[Linux-cluster] GFS2 - F_SETLK fails with "ENOSYS" after umount + mount

Wed Jan 30 13:17:25 UTC 2013

----- Original Message -----
| Hi,
| 
| I'm setting up a two-node cluster sharing a single GFS2 filesystem
| backed by a dual-primary DRBD-device (DRBD on top of LVM, so no CLVM
| involved).
| 
| I am experiencing more or less the same as the OP in this thread:
| http://www.redhat.com/archives/linux-cluster/2010-July/msg00136.html
| 
| I have an activemq-5.6.0 instance on each server that tries to lock a
| file on the GFS2-filesystem (using ).
| 
| When i start the cluster, everything works as expected. The first
| activemq instance that starts up acquires the lock, the lock is
| released
| when the activemq exits, and the second instance takes the lock.
| 
| The problem shows when I unmount and subsequently mount the GFS2
| filesystem  again on one of the nodes, or reboot one of the nodes
| (after
| having started at least one activemq instance.)
| The I start seeing statements like this in the activemq log files:
| 
| Database /srv/activemq/queue#3a#2f#2fstat.#3e/lock is locked...
| waiting 10 seconds for the database to be unlocked.
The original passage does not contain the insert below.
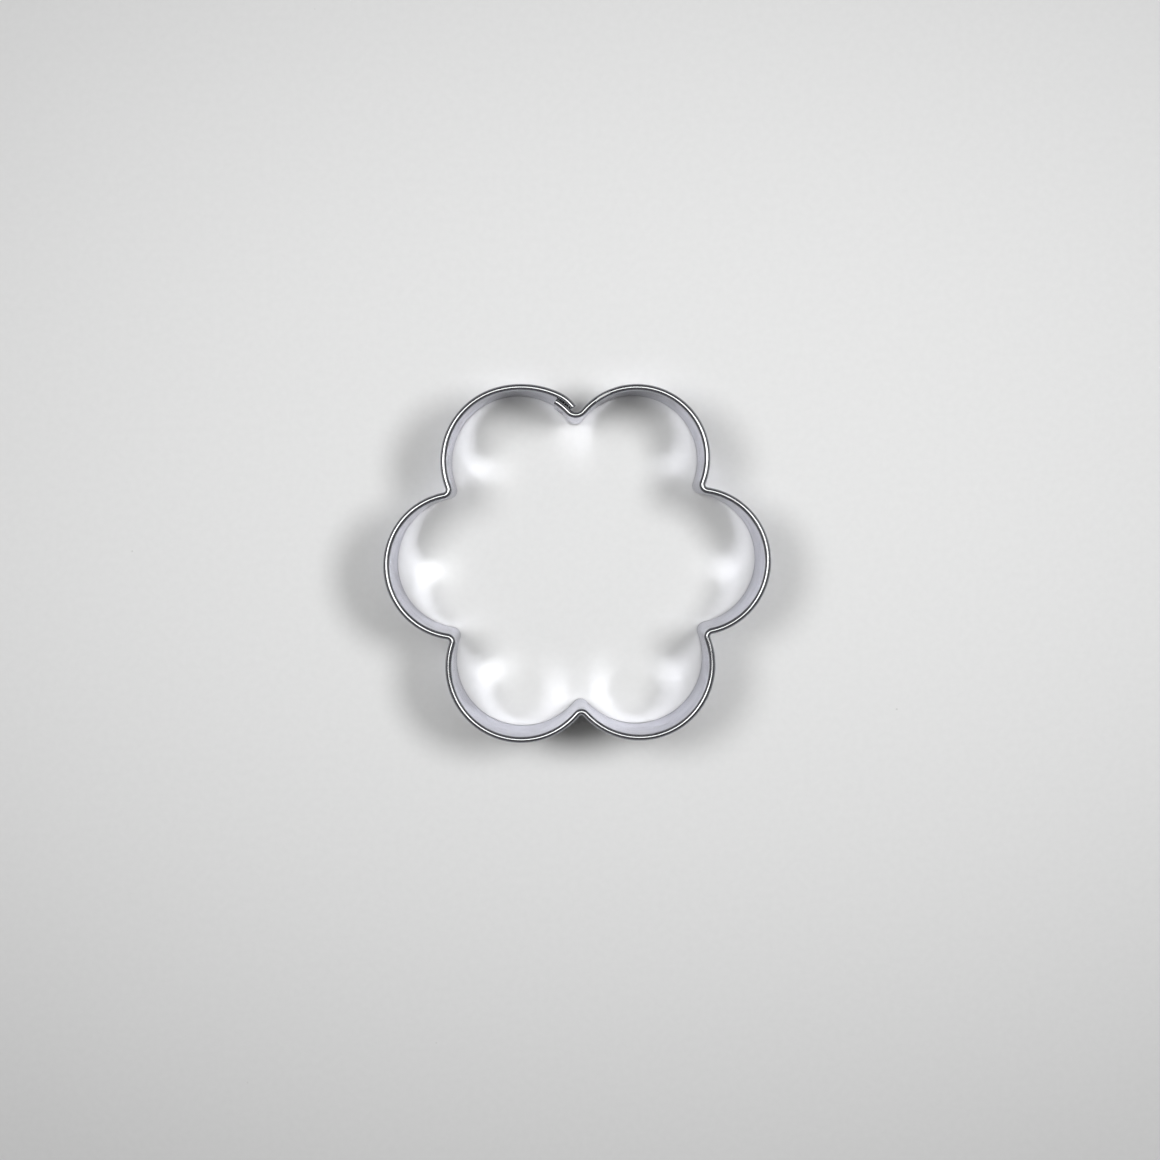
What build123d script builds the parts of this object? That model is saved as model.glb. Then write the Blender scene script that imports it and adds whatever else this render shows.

Reason:
| java.io.IOException: Function not implemented |
| org.apache.activemq.store.kahadb.MessageDatabase
| 
| strace -f while that message is logged gives the following:
| 
| [pid  3549] stat("/srv/activemq/queue#3a#2f#2fstat.#3e",
| {st_mode=S_IFDIR|0755, st_size=3864, ...}) = 0
| [pid  3549] stat("/srv/activemq/queue#3a#2f#2fstat.#3e",
| {st_mode=S_IFDIR|0755, st_size=3864, ...}) = 0
| [pid  3549] open("/srv/activemq/queue#3a#2f#2fstat.#3e/lock",
| O_RDWR|O_CREAT, 0666) = 133
| [pid  3549] fstat(133, {st_mode=S_IFREG|0644, st_size=0, ...}) = 0
| [pid  3549] fcntl(133, F_GETFD)         = 0
| [pid  3549] fcntl(133, F_SETFD, FD_CLOEXEC) = 0
| [pid  3549] fstat(133, {st_mode=S_IFREG|0644, st_size=0, ...}) = 0
| [pid  3549] fstat(133, {st_mode=S_IFREG|0644, st_size=0, ...}) = 0
| [pid  3549] fcntl(133, F_SETLK, {type=F_WRLCK, whence=SEEK_SET,
| start=0, len=1}) = -1 ENOSYS (Function not implemented)
| [pid  3549] dup2(138, 133)              = 133
| [pid  3549] close(133)
| 
| As you can see, the "Function not implemented" originates from the
| F_SETLK fnctl that the JVM does.
| The only way to recover from this state seems to be by unmounting the
| GFS2-filesystem on both nodes, then mounting it again again on both
| nodes.
| 
| I've tried to isolate this by using a simpler testcase than starting
| two
| activemq instances. I ended up using the java sample from
| http://www.javabeat.net/2007/10/locking-files-using-java/ .
| 
| I haven't managed to get the system in to a state where F_SETLK
| returns
| "Function no implemented" by only using the above FileLockTest class,
| (I
| need activemq in order to trigger the situation) but when the system
| is
| in that state, I can run FileLockTest, and it will print out the
| following stacktrace.
| 
| Exception in thread "main" java.io.IOException: Function not
| implemented
|         at sun.nio.ch.FileChannelImpl.lock0(Native Method)
|         at
|         sun.nio.ch.FileChannelImpl.tryLock(FileChannelImpl.java:871)
|         at
|         java.nio.channels.FileChannel.tryLock(FileChannel.java:962)
|         at FileLockTest.main(FileLockTest.java:15)
| 
| 
| If I run this on the other server (where the GFS2 fs was not
| unmounted
| and mounted again), it works correctly.
| 
| Any ideas to what happens, and why?
| 
| BR
| Kristian Sørensen
Hi Kristian,

After doing some simple checks (which shouldn't be your problem) GFS2
passes all posix lock requests down to the DLM for further processing.
I'm not sure what DLM does with them from there, but I believe the
requests are processed by user space, i.e. openais, etc., depending on
what version you're running.  I recommend checking "dmesg" to see if
there are any pertinent errors logged there. You could also check
/var/log/messages to see if user space logged any complaints.  Also,
you might want to do this command to check for pertinent errors:

group_tool dump gfs

(Now, if it was an flock rather than a posix lock, I could help you
because flocks are handled by GFS2 and not just passed on to DLM).

Regards,

Bob Peterson
Red Hat File Systems